Matt Waite writes about the way a story was developed about the wetlands for the St. Petersburg Times. Here’s the story, and here’s his weblog post.
Here’s the way he describes the traditional story development process:
- Find, develop, report story.
- Somewhere during the writing of it, start talking about photo and graphics.
- Oh yeah, crap, we should invite web to some of these meetings we keep having.
- Take print graphic ideas, try and mold them into graphics that work online.
- Publish.
Yep. That sounds about right, at least from what I hear in lots of college media operations as well.
But Waite and his team used a different template on this story:
- Find and develop story.
- Decide what is needed to tell the story in the most complete way.
- While reporting, be thinking about the end product.
- Develop and plan web graphics, like this interactive Google map, first, then adapt them to print.
- Publish.
Notice that the planning for interactivity is pushed up farther in the process. He calls this “working backwards,” but I’d argue it’s among the most forward-thinking things a newspaper can do.

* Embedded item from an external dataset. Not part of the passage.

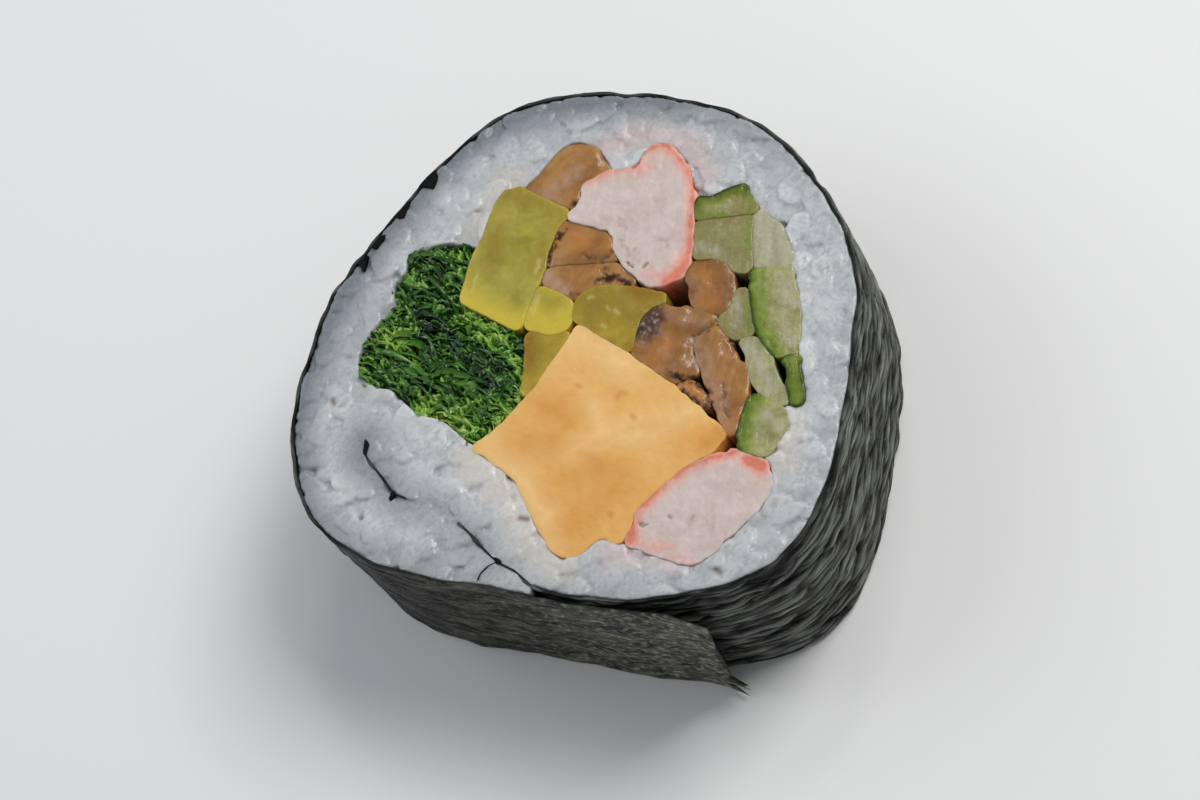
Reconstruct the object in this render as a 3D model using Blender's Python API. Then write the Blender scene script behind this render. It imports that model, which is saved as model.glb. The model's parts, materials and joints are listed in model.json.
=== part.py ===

Most college media don’t publish or broadcast over the Christmas break, so now might be a good time to think about how you can re-engineer your story development process to move the interactive element forward. Perhaps in that dead week between Christmas and the big bowl games. Future generations of journalists will thank you.
Waite has some additional comments on those steps that are worth reading. My favorite is this: “It’s much easier to go from interactive to static than it is to make static interactive.” Indeed.